Cerner hired KLAS to convene some of its big customers to tell the company how to improve its revenue cycle product and to ensure accountability as they did so. Will other companies do something similar instead of just talking to those customers themselves?
I’m not sure I fully understand the Cerner-KLAS thing. I was reading something about it this morning, in fact. One of the most important things a healthcare technology company can do is to get honest feedback about what’s working and what isn’t working. However you do it, I think it’s great. We seem to be getting more and more requests to help with it.
How do you see your business changing over the next few years?
It’s an exciting business. I have learned over the years that I don’t know as much as I think I know. It’s going to change in different ways. You look at some of the big companies that are spending money and hiring people and doing things and clearly there will be some shakeout from that. I hope they have the staying power and don’t get exhausted before they deliver some real products and capabilities. With the IPO activity and the buyouts that have happened, there will be more investor appetite for innovation. That guy or gal with a great idea won’t have any problem finding investors. It will be interesting to see where the products have an impact.

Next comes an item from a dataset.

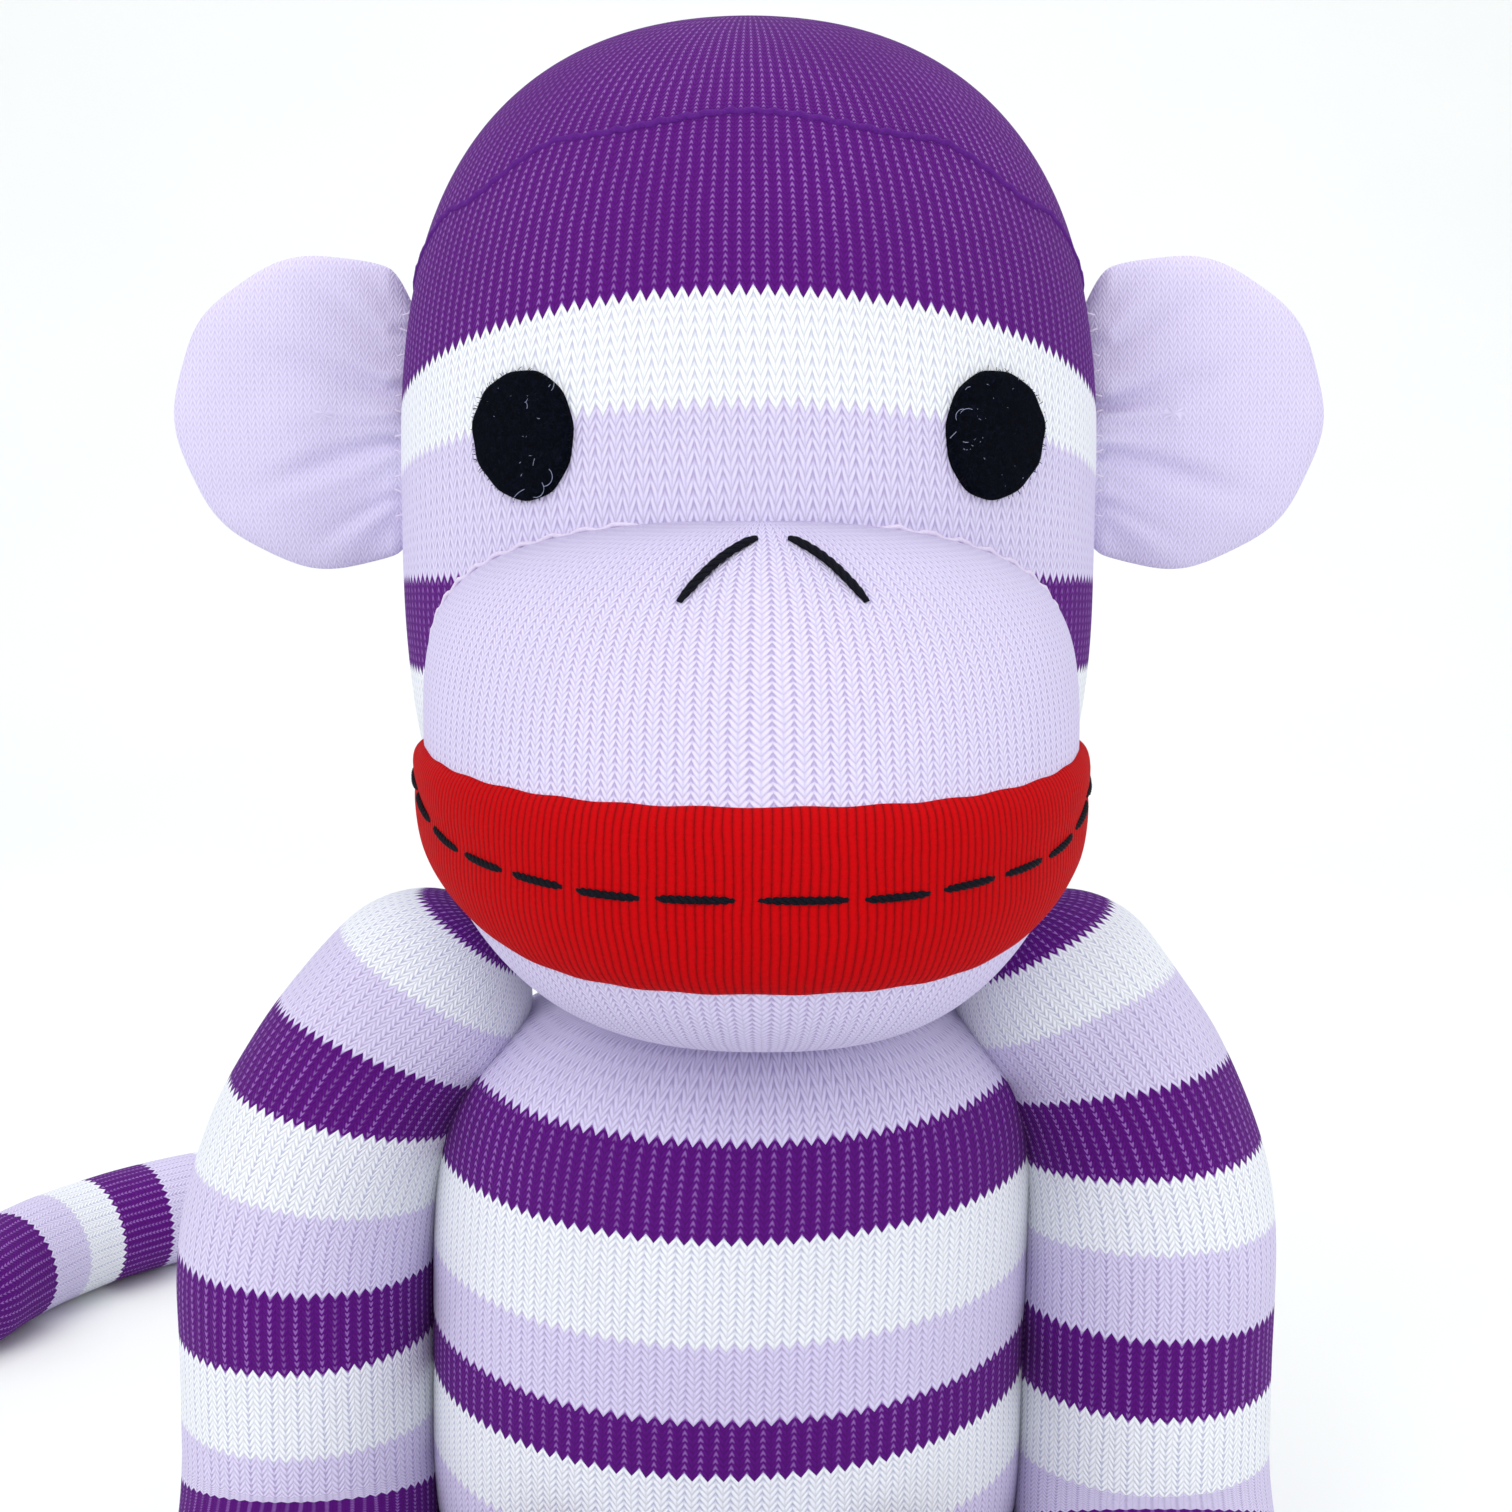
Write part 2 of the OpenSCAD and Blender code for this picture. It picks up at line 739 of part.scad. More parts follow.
torso_skin();
torso_stuffing();
closing_stitches();
neck_stuffing();
neck_gather_thread();
head_skin();
head_stuffing();
muzzle_skin();
muzzle_stuffing();
muzzle_seam();
mouth_band();
mouth_stitches();
nostril(LEFT);  // nostril_left
nostril(RIGHT);  // nostril_right
eye(LEFT);  // eye_left
eye(RIGHT);  // eye_right
ear_skin(LEFT);  // ear_left_skin
ear_stuffing(LEFT);  // ear_left_stuffing
ear_stitches(LEFT);  // ear_left_stitches
ear_skin(RIGHT);  // ear_right_skin
ear_stuffing(RIGHT);  // ear_right_stuffing
ear_stitches(RIGHT);  // ear_right_stitches
shoulder_seam(LEFT);  // shoulder_left_seam
shoulder_seam(RIGHT);  // shoulder_right_seam
arm_skin(LEFT);  // arm_left_skin
arm_stuffing(LEFT);  // arm_left_stuffing
arm_skin(RIGHT);  // arm_right_skin
arm_stuffing(RIGHT);  // arm_right_stuffing
leg_skin(LEFT);  // leg_left_skin
leg_stuffing(LEFT);  // leg_left_stuffing
hip_seam(LEFT);  // hip_left_seam
leg_skin(RIGHT);  // leg_right_skin
leg_stuffing(RIGHT);  // leg_right_stuffing
hip_seam(RIGHT);  // hip_right_seam
tail_root_skin();
tail_root_stuffing();
tail_seam();
tail_tip_skin();
tail_tip_stuffing();
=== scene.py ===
"""Looks of a seated sock monkey: stuffed sock knit, felt eyes and thread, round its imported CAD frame.

Sizes in the classes are millimetres in the frame of the part; meshes are made in metres.
"""

from __future__ import annotations

import json
import logging
import math
import random
from dataclasses import dataclass
from enum import Enum
from typing import Callable, Sequence

import bpy
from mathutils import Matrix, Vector, noise

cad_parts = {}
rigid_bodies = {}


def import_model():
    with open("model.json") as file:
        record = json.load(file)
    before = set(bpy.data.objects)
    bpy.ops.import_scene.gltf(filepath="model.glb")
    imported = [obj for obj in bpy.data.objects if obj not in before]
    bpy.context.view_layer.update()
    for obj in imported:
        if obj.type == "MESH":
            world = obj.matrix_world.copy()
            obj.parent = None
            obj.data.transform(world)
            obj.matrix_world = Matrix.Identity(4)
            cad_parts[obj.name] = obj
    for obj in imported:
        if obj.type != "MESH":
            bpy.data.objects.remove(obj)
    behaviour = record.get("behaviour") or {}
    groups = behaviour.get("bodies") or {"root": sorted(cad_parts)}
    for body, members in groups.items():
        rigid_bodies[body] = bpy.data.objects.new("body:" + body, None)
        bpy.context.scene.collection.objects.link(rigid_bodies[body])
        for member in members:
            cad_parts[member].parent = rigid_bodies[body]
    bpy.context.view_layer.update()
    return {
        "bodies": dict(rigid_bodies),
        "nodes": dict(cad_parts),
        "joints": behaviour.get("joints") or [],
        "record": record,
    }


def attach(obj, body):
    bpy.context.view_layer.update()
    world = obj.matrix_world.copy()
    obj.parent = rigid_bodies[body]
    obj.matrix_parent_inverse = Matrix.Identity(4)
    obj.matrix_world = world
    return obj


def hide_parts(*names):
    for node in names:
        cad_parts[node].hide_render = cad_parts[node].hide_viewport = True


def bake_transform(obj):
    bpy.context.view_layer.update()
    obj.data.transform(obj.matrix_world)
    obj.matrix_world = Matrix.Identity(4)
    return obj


LOG = logging.getLogger("sock_monkey")
MM = 0.001
WALE = 2.04          # width of one column of stitches, from the sock's 168 columns round a 343 mm head
COURSE = 1.15        # height of one row of stitches
CHEVRON = 1.25       # rows that the legs of a stitch rise from the column's middle to its edge

Knit = tuple[float, float]
Ring = list[Vector]


class Side(Enum):
    """The monkey's own sides; the value is the sign of X."""

    LEFT = 1
    RIGHT = -1


class Yarn(Enum):
    """The sock's yarns, each with its colour and that of the gaps, where the white filling shows through with painted
    shade of the hole; that shade makes the white and lilac gaps darker than their yarn.
    """

    PURPLE = ("#5A107B", "#9A6ABB")
    WHITE = ("#F4F7FE", "#C9CCE2")
    LILAC = ("#DDD5F5", "#B7ABD4")


# ---------------------------------------------------------------- small helpers


def linear(code: str) -> tuple[float, float, float, float]:
    """Turns an sRGB hex colour into linear light.

    Args:
        code: the colour as "#RRGGBB".

    Returns:
        Red, green, blue and an alpha of one.
    """
    parts = [int(code[i:i + 2], 16) / 255 for i in (1, 3, 5)]
    r, g, b = (c / 12.92 if c <= 0.04045 else ((c + 0.055) / 1.055) ** 2.4 for c in parts)
    return r, g, b, 1.0


def clamp(x: float, low: float = 0.0, high: float = 1.0) -> float:
    """Keeps x between low and high."""
    return max(low, min(high, x))


def mix(a: float, b: float, f: float) -> float:
    """Goes from a to b as f goes from 0 to 1."""
    return a + (b - a) * f


def ease(f: float) -> float:
    """A smooth step from 0 to 1."""
    f = clamp(f)
    return f * f * (3 - 2 * f)


def bulge(x: float, n: float, m: float) -> float:
    """Half width of a superellipse at x, where its half height and greatest half width are 1."""
    return max(1 - abs(x) ** n, 0) ** (1 / m)


def signed_pow(x: float, e: float) -> float:
    """A power that keeps the sign of x."""
    return math.copysign(abs(x) ** e, x)


def table(x: float, points: Sequence[tuple[float, float]]) -> float:
    """Reads a value from a table of (x, value) rows in rising x, joined by smooth steps."""
    if x <= points[0][0]:
        return points[0][1]
    for (x0, y0), (x1, y1) in zip(points, points[1:]):
        if x <= x1:
            return mix(y0, y1, ease((x - x0) / (x1 - x0)))
    return points[-1][1]


def deselect() -> None:
    """Clears the selection, so that an operator acts only on what is picked next."""
    for thing in bpy.context.selected_objects:
        thing.select_set(False)


def pick(thing: bpy.types.Object) -> None:
    """Makes one object the only selected one, and the active one."""
    deselect()
    thing.select_set(True)
    bpy.context.view_layer.objects.active = thing


def dress(thing: bpy.types.Object, finish: bpy.types.Material) -> None:
    """Gives an object one material."""
    thing.data.materials.clear()
    thing.data.materials.append(finish)


def smooth(thing: bpy.types.Object) -> None:
    """Shades every face of an object smooth."""
    thing.data.polygons.foreach_set("use_smooth", [True] * len(thing.data.polygons))


def subdivide(thing: bpy.types.Object, levels: int = 1) -> None:
    """Rounds a mesh with an applied Subdivision Surface."""
    pick(thing)
    rounder = thing.modifiers.new("Round", "SUBSURF")
    rounder.levels = rounder.render_levels = levels
    bpy.ops.object.modifier_apply(modifier=rounder.name)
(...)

What goes through your mind when you walk the HIMSS exhibit hall?
I’m one of the people who actually enjoys going to HIMSS. Not because of the environment, but because it’s the business I’ve been in my whole career. I love the energy. You can clearly see who’s doing it right and who’s not doing it right. There’s a bunch to be learned from it. It’s a pretty amazing business, and a fun thing about the business I’m in now is that I can have a broader view of it. The roles I had before, in hindsight, were fairly narrow considering how wide the healthcare space really is and all the ways it is interconnected.
It’s clear that companies need to have their A-game for HIMSS or they shouldn’t go. We’ve helped several clients get ready for HIMSS and to do it right, but we’ve also counseled some clients not to go to HIMSS. They wouldn’t be heard above the noise. Awareness and creating client interest is a key opportunity for any company. They really have to pick their spots, whether it’s HIMSS or HLTH or any of the other regional or local shows. They have to have their act together.
Do you have any final thoughts?
You and I are fortunate to work in a business that’s evolving, growing, and consuming technology. It’s a business that all of us will depend on at some point in our lives. My view is, let’s make it better. We get to work with diverse business leaders to simplify the complexity and buying patterns of the healthcare technology market. That simplified buying process, with a clear understanding of what a product does or doesn’t do, is good for everybody. It’s win-win. No one, especially today’s providers, has time or money to waste. We think effectiveness and efficiency matter. That’s what gets us up and going every day.